Reproduce all of the material word for word.
Begin Task input
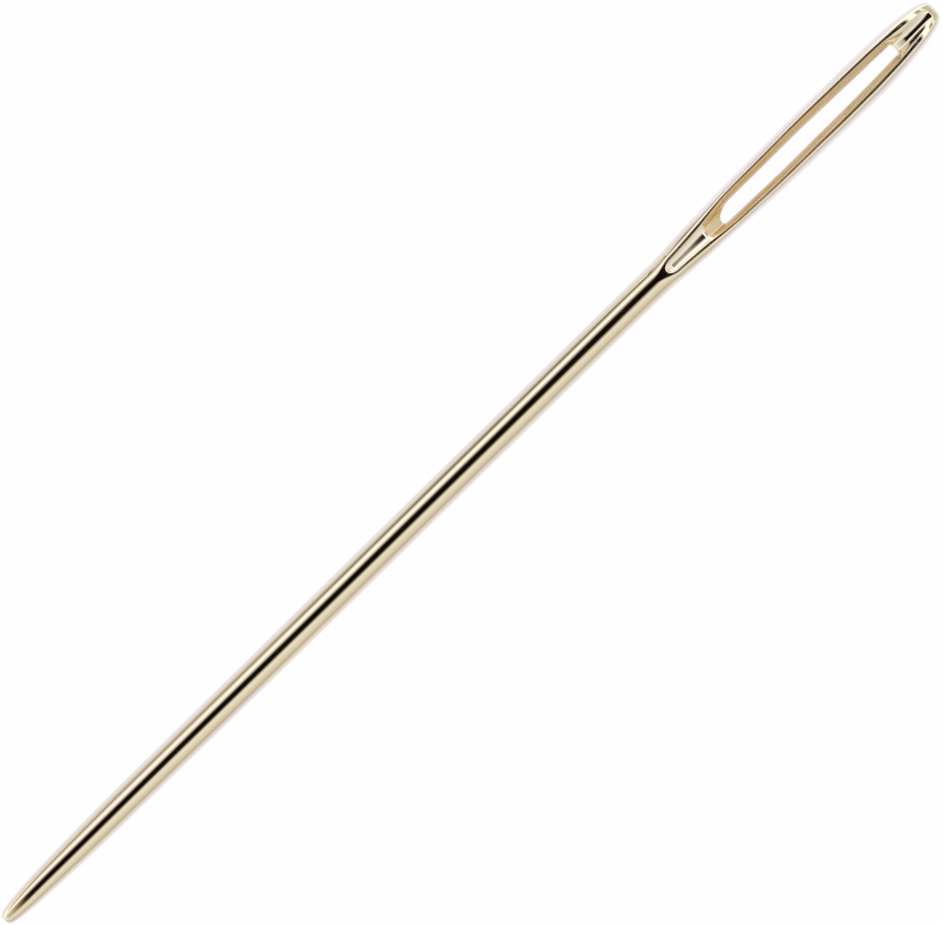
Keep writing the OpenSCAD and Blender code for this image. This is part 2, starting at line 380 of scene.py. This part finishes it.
# The code at each place of the plating's finish and of the tone painted on it for light and shade,
# and the places, lengths and falls in height over which one code runs into the next
finishAndPaintedLightCodes = {
    "noseGutter": 0.2,
    "shankGutter": 0.27,
    "gutterFall": 0.06,
    "flankAtNose": 0.2,
    "flank": 0.35,
    "flankEnd": 17.8,
    "flankRunOut": 2,
    "crestAtNose": 0.5,
    "crest": 0.75,
    "crestStart": 1.4,
    "crestRunIn": 0.8,
    "crestRunOut": 0.3,
    "crestDullAndDarkFrom": 2.5,
    "crestDullAndDarkLength": 7.5,
    "crestClearAt": 17.2,
    "crestClearLength": 1.5,
    "slope": 1.0,
    "slopeAtFunnel": 0.78,
    "slopeBrownFrom": 8.0,
    "slopeBrownLength": 5.5,
    "slopeFall": 0.04,
    "slopeFallen": 0.06,
    "slopeGap": 0.15,
    "slopeRunIn": 0.1,
}


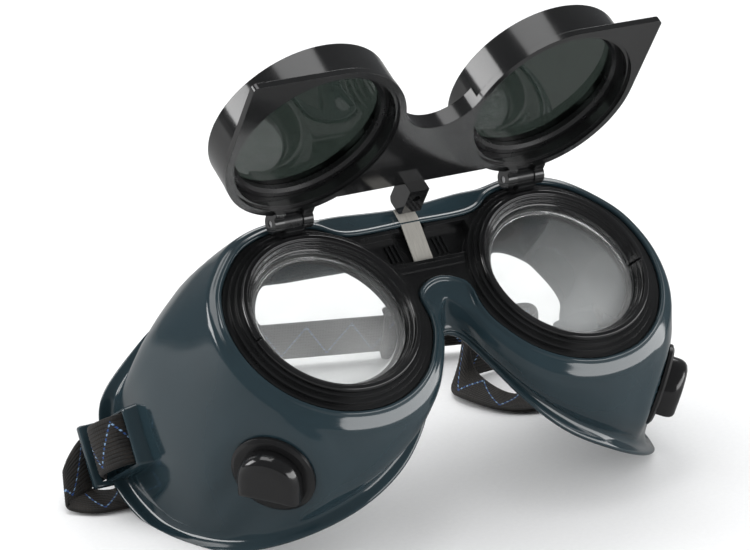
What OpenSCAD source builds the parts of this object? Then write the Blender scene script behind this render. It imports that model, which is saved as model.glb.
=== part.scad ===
// Flip-up gas-welding goggles with round lenses, resting on their lower rim with the filters open.
// Sides are named as one looks at the front of the goggles: left is -X, right is +X.
// Parts are drawn in the worn frame (X to the right, Y towards the face, Z up, collar faces in
// the plane y = 0) and as_rested() leans the whole object back on to the bench.

/* [Lenses] */
// Diameter of the clear lenses and of the filters
lens_d = 50; // [48:1:50]
// Distance between the two lens centres
lens_pitch = 80; // [78:1:82]
// Thickness of each clear lens
lens_t = 2.4; // [1.5:0.1:2.6]

/* [Flip-up front] */
// Angle of the filter frame away from the lens plane, as drawn
open_angle = 96.5; // [80:0.5:105]
// Depth of a filter barrel
barrel_h = 12.4; // [12:0.1:16]
// Height of the hinge line above the lens centres
hinge_z = 31; // [31:0.1:32]
// Distance of the hinge line in front of the collar faces
hinge_out = 3; // [3:0.1:3.6]
// Diameter of the hinge pins
pin_d = 2; // [1.6:0.1:2.2]

/* [Soft body] */
// Wall thickness of the soft body
wall_t = 2.2; // [1.8:0.1:2.4]
// How far the rear lip turns outwards
flange_w = 4.5; // [3:0.5:5]
// Diameter of a vent flange
vent_d = 25; // [22:1:26]

/* [Strap] */
// Width of the elastic strap
strap_w = 15; // [13:0.5:15]
// Thickness of the elastic strap
strap_t = 1.5; // [1.2:0.1:1.6]

/* [Rest] */
// How far the goggles lean back on the bench
lean = 52.2; // [50:0.1:54]
// Height of the lens centres above the bench
lift = 65.6; // [65.2:0.1:65.8]

/* [Hidden] */
$fn = 96;
eps = 0.01;
gap = 0.1;                    // clearance between pieces that only touch
run = 0.05;                   // radial clearance of the turning hinge
LEFT = -1;
RIGHT = 1;

lens_r = lens_d / 2;
lens_x = lens_pitch / 2;
collar_r = lens_r + 3;        // outermost raised collar round a clear lens
ring_r = lens_r + 1.8;        // outer edge of the retaining ring
sight_r = lens_r - 2.15;      // clear aperture
open_r = lens_r + 6.5;        // opening in the soft body round one lens
face_r = lens_r + 11;         // shoulder where the face turns into the side wall
open_top = 25;                // straight upper edge of the opening between the lenses
open_low = 6.5;               // lower edge of the opening, above the nose
groove = 2.5;                 // depth of the groove that grips the carrier
lip_y = 1.65;                 // crest of the soft lip round the carrier
flange_y = 3.1;               // front of the carrier's flange, held in the groove
flange_t = 1.8;               // thickness of the carrier's flange
bridge_y = 5.4;               // floor of the recess between the lenses

barrel_r = lens_r + 3.3;
barrel_bore = lens_r + 0.3;
flip_s = hinge_z - 0.5;       // barrel centre, measured from the hinge line
plate_h = 0.5;                // inner face of the flip plate above the hinge line
plate_t = 2;
edge_s = 6;                   // straight hinge-side edge of the flip plate
ear_r = 3;
ear_gap = 3.1;                // half width of the space between the ears
ear_out = 6.4;                // half width over the ears
web_s = 2.9;                  // the knuckle turns inside this radius
cam_flat = 3.6;
cam_r = 4.3;
lug_half = 3.3;               // half width of the central cam lug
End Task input
*The solution*
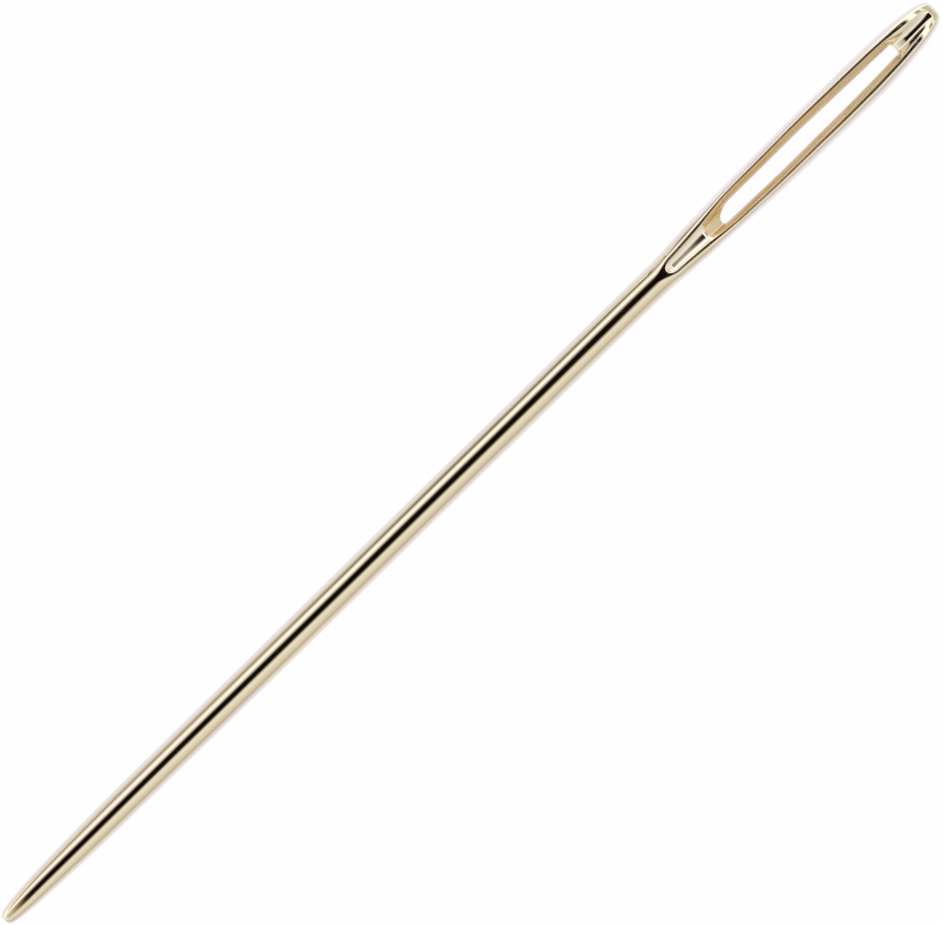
Keep writing the OpenSCAD and Blender code for this image. This is part 2, starting at line 380 of scene.py. This part finishes it.
# The code at each place of the plating's finish and of the tone painted on it for light and shade,
# and the places, lengths and falls in height over which one code runs into the next
finishAndPaintedLightCodes = {
    "noseGutter": 0.2,
    "shankGutter": 0.27,
    "gutterFall": 0.06,
    "flankAtNose": 0.2,
    "flank": 0.35,
    "flankEnd": 17.8,
    "flankRunOut": 2,
    "crestAtNose": 0.5,
    "crest": 0.75,
    "crestStart": 1.4,
    "crestRunIn": 0.8,
    "crestRunOut": 0.3,
    "crestDullAndDarkFrom": 2.5,
    "crestDullAndDarkLength": 7.5,
    "crestClearAt": 17.2,
    "crestClearLength": 1.5,
    "slope": 1.0,
    "slopeAtFunnel": 0.78,
    "slopeBrownFrom": 8.0,
    "slopeBrownLength": 5.5,
    "slopeFall": 0.04,
    "slopeFallen": 0.06,
    "slopeGap": 0.15,
    "slopeRunIn": 0.1,
}


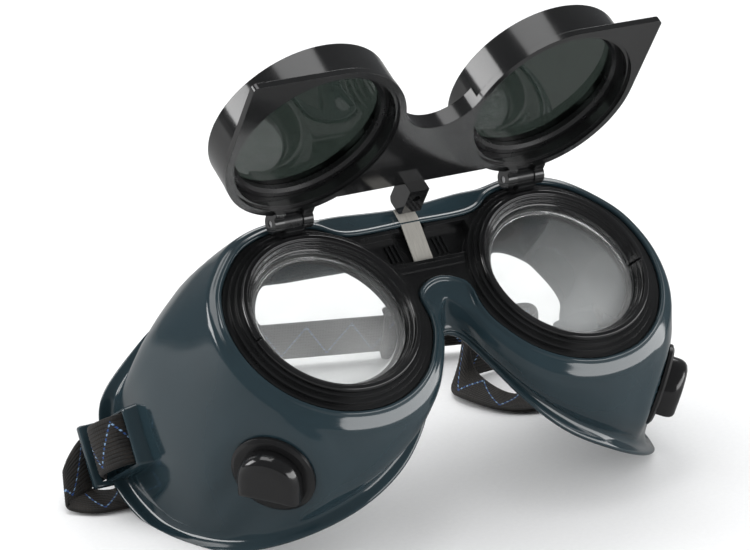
What OpenSCAD source builds the parts of this object? Then write the Blender scene script behind this render. It imports that model, which is saved as model.glb.
=== part.scad ===
// Flip-up gas-welding goggles with round lenses, resting on their lower rim with the filters open.
// Sides are named as one looks at the front of the goggles: left is -X, right is +X.
// Parts are drawn in the worn frame (X to the right, Y towards the face, Z up, collar faces in
// the plane y = 0) and as_rested() leans the whole object back on to the bench.

/* [Lenses] */
// Diameter of the clear lenses and of the filters
lens_d = 50; // [48:1:50]
// Distance between the two lens centres
lens_pitch = 80; // [78:1:82]
// Thickness of each clear lens
lens_t = 2.4; // [1.5:0.1:2.6]

/* [Flip-up front] */
// Angle of the filter frame away from the lens plane, as drawn
open_angle = 96.5; // [80:0.5:105]
// Depth of a filter barrel
barrel_h = 12.4; // [12:0.1:16]
// Height of the hinge line above the lens centres
hinge_z = 31; // [31:0.1:32]
// Distance of the hinge line in front of the collar faces
hinge_out = 3; // [3:0.1:3.6]
// Diameter of the hinge pins
pin_d = 2; // [1.6:0.1:2.2]

/* [Soft body] */
// Wall thickness of the soft body
wall_t = 2.2; // [1.8:0.1:2.4]
// How far the rear lip turns outwards
flange_w = 4.5; // [3:0.5:5]
// Diameter of a vent flange
vent_d = 25; // [22:1:26]

/* [Strap] */
// Width of the elastic strap
strap_w = 15; // [13:0.5:15]
// Thickness of the elastic strap
strap_t = 1.5; // [1.2:0.1:1.6]

/* [Rest] */
// How far the goggles lean back on the bench
lean = 52.2; // [50:0.1:54]
// Height of the lens centres above the bench
lift = 65.6; // [65.2:0.1:65.8]

/* [Hidden] */
$fn = 96;
eps = 0.01;
gap = 0.1;                    // clearance between pieces that only touch
run = 0.05;                   // radial clearance of the turning hinge
LEFT = -1;
RIGHT = 1;

lens_r = lens_d / 2;
lens_x = lens_pitch / 2;
collar_r = lens_r + 3;        // outermost raised collar round a clear lens
ring_r = lens_r + 1.8;        // outer edge of the retaining ring
sight_r = lens_r - 2.15;      // clear aperture
open_r = lens_r + 6.5;        // opening in the soft body round one lens
face_r = lens_r + 11;         // shoulder where the face turns into the side wall
open_top = 25;                // straight upper edge of the opening between the lenses
open_low = 6.5;               // lower edge of the opening, above the nose
groove = 2.5;                 // depth of the groove that grips the carrier
lip_y = 1.65;                 // crest of the soft lip round the carrier
flange_y = 3.1;               // front of the carrier's flange, held in the groove
flange_t = 1.8;               // thickness of the carrier's flange
bridge_y = 5.4;               // floor of the recess between the lenses

barrel_r = lens_r + 3.3;
barrel_bore = lens_r + 0.3;
flip_s = hinge_z - 0.5;       // barrel centre, measured from the hinge line
plate_h = 0.5;                // inner face of the flip plate above the hinge line
plate_t = 2;
edge_s = 6;                   // straight hinge-side edge of the flip plate
ear_r = 3;
ear_gap = 3.1;                // half width of the space between the ears
ear_out = 6.4;                // half width over the ears
web_s = 2.9;                  // the knuckle turns inside this radius
cam_flat = 3.6;
cam_r = 4.3;
lug_half = 3.3;               // half width of the central cam lug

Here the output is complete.